Step 1: Kafka Streams Application Logic

The Kafka Streams application will handle multiple tenants by dynamically creating Kafka Streams topology based on the tenant's topics. Each tenant will have its own input and output topic.

// MultiTenantKafkaStreamsApp.java
import org.apache.kafka.common.serialization.Serdes;
import org.apache.kafka.streams.KafkaStreams;
import org.apache.kafka.streams.StreamsBuilder;
import org.apache.kafka.streams.StreamsConfig;
import org.apache.kafka.streams.kstream.KStream;

import java.util.HashMap;
import java.util.Map;
import java.util.Properties;

public class MultiTenantKafkaStreamsApp {

    private static final Map<String, KafkaStreams> tenantStreams = new HashMap<>();

    public static void main(String[] args) {
        // List of tenants
        String[] tenants = {"tenant1", "tenant2"};

        for (String tenant : tenants) {
            KafkaStreams streams = createKafkaStreams(tenant);
            tenantStreams.put(tenant, streams);
            streams.start();
        }

        Runtime.getRuntime().addShutdownHook(new Thread(() -> {
            tenantStreams.values().forEach(KafkaStreams::close);
        }));
    }

    private static KafkaStreams createKafkaStreams(String tenant) {
        // Configure the properties for the Kafka Streams instance for each tenant
        Properties props = new Properties();
        props.put(StreamsConfig.APPLICATION_ID_CONFIG, "kafka-streams-app-" + tenant);
        props.put(StreamsConfig.BOOTSTRAP_SERVERS_CONFIG, "localhost:9092");
        props.put(StreamsConfig.DEFAULT_KEY_SERDE_CLASS_CONFIG, Serdes.String().getClass());
        props.put(StreamsConfig.DEFAULT_VALUE_SERDE_CLASS_CONFIG, Serdes.String().getClass());

        // Create a StreamsBuilder instance
        StreamsBuilder builder = new StreamsBuilder();

        // Define tenant-specific input and output topics
        String inputTopic = "input-topic-" + tenant;
        String outputTopic = "output-topic-" + tenant;

        // Define the stream processing logic
        KStream<String, String> inputStream = builder.stream(inputTopic);
        KStream<String, String> outputStream = inputStream.mapValues(value -> "Processed: " + value);

        // Send processed data to tenant-specific output topic
        outputStream.to(outputTopic);

        // Build and return the KafkaStreams instance
        return new KafkaStreams(builder.build(), props);
    }
}

Explanation

This code defines a Kafka Streams application that creates a separate stream topology for each tenant. Each tenant has its own input and output topics, and the application processes data for each tenant independently.

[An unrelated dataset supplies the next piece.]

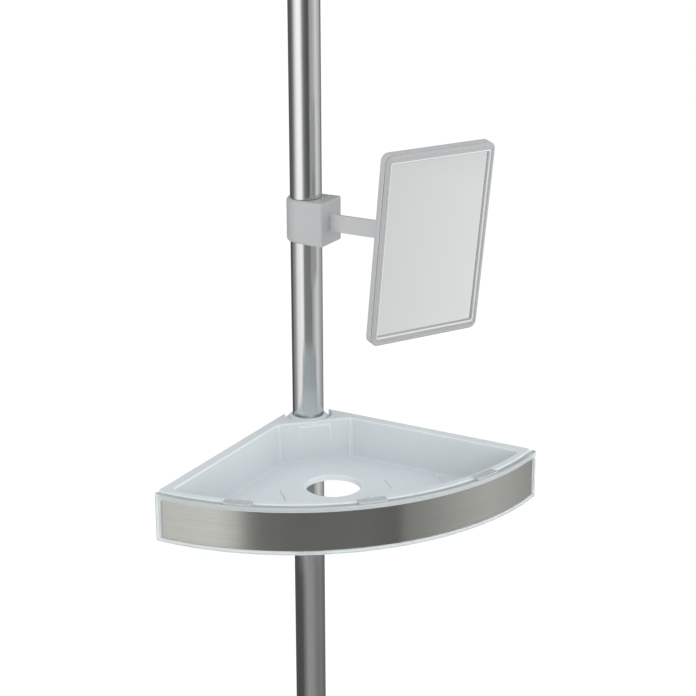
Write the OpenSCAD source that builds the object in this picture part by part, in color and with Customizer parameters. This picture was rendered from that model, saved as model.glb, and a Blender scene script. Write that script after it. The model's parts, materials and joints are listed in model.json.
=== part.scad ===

createKafkaStreams() creates a Kafka Streams instance for a specific tenant by configuring tenant-specific topics and properties.
The application uses a HashMap to store and manage the Kafka Streams instances for each tenant.

Step 2: Kafka Topic Configuration for Tenants

To ensure each tenant has its own topics, create Kafka topics for each tenant. You can create the topics manually or programmatically using Kafka Admin API.

# Create topics for each tenant
kafka-topics.sh --create --topic input-topic-tenant1 --bootstrap-server localhost:9092 --partitions 3 --replication-factor 1
kafka-topics.sh --create --topic output-topic-tenant1 --bootstrap-server localhost:9092 --partitions 3 --replication-factor 1

kafka-topics.sh --create --topic input-topic-tenant2 --bootstrap-server localhost:9092 --partitions 3 --replication-factor 1
kafka-topics.sh --create --topic output-topic-tenant2 --bootstrap-server localhost:9092 --partitions 3 --replication-factor 1

Step 3: Deploy the Kafka Streams Application

We can now deploy the Kafka Streams application. Ensure that the application is packaged and run as a JAR, or it can be containerized with Docker for Kubernetes deployment.

Step 4: Produce and Consume Messages Per Tenant

To test the multi-tenant setup, we can produce and consume messages for each tenant using Kafka console producer and consumer commands.

# Produce messages for tenant1
kafka-console-producer.sh --broker-list localhost:9092 --topic input-topic-tenant1
> message1 for tenant1

# Consume messages for tenant1
kafka-console-consumer.sh --bootstrap-server localhost:9092 --topic output-topic-tenant1 --from-beginning

# Produce messages for tenant2
kafka-console-producer.sh --broker-list localhost:9092 --topic input-topic-tenant2
> message1 for tenant2

# Consume messages for tenant2
kafka-console-consumer.sh --bootstrap-server localhost:9092 --topic output-topic-tenant2 --from-beginning

Step 5: Scaling Kafka Streams for Multiple Tenants

To scale the application, you can dynamically add tenants by introducing new tenant IDs and creating new input/output topics as needed. Kafka Streams can be scaled horizontally by deploying multiple instances of the application on Kubernetes or a cloud provider like AWS or GCP.

Conclusion

In this guide, we explored how to build a multi-tenant Kafka Streams application by isolating tenants with separate topics and consumer groups. We demonstrated how to deploy a multi-tenant Kafka application, create tenant-specific topics, and handle tenant-based data processing independently. This setup is flexible and can scale as the number of tenants increases, making Kafka a powerful choice for multi-tenant stream processing architectures.